Military exhaustion and
international pressure eventually led the two contenders to surrender their
ambitions to the rationale of division. The Comprehensive Peace Agreement (CPA)
signed in 2005 conditioned unity with attractiveness. Expectedly, the Southern
Sudanese voted in January 2011 overwhelmingly for secession. As far back as 1976
the NIF had contemplated the secession of South Sudan as a necessary surgical
correction to allow for the establishment of an Islamic order[3]. For the SPLA/M the
reversal from unity on a new basis to secession was almost natural. Guided by
hindsight a ruthless cynic could even claim that Garang’s pedagogy of national unity
was but a convenient bypass to secure the support of regional powers, foremost
Mengistu’s Ethiopia, against Khartoum.
Secession, however, did not and
could not redeem the Sudanese state, now split into two, of its chronic
liability.
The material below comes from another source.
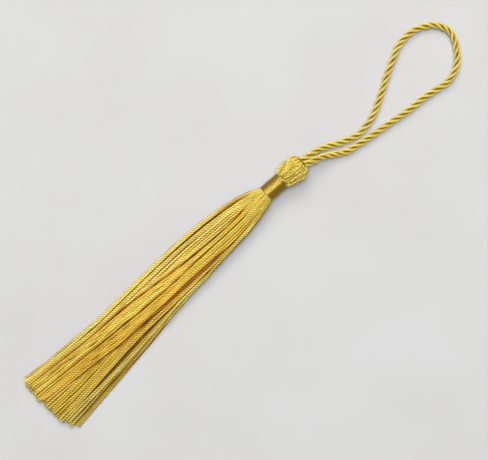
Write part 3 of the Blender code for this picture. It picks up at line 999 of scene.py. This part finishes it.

Interestingly, it was within their own uncontested territories,
firmly north and south of the almost mythical 1956 border, that the two states
face the greater challenges to their authority, and not in Abyei, a region that
by its exceptional nature proves the rule of the North-South entanglement. The
end of the CPA signalled the resumption of conflict in South Kordofan and the
Blue Nile, two regions of (North) Sudan where the SPLA/M had established itself
as a local force during the 1983-2005 civil war. In the rhetoric of the
northern remnant of the SPLA/M these two regions together with Darfur
constitute the new South in (North) Sudan, the units of a tentative alliance
joining Sudan’s marginalized of African extraction against the Arabs of the
riverain heartland. In South Sudan, dissatisfaction with the division of spoils
provided the material for a set of rebel movements even before the July
declaration of independence. Instances of armed resistance against the
authority of the new republic go today by the names of ‘tribal warfare’ and
‘cattle-rustling’. These, notably, are more or less the same terms that
Khartoum used to devaluate the threat it continues to face in Darfur. President
Bashir’s famous claim in that respect is that the war in Darfur started with
the insignificant event of a camel robbery.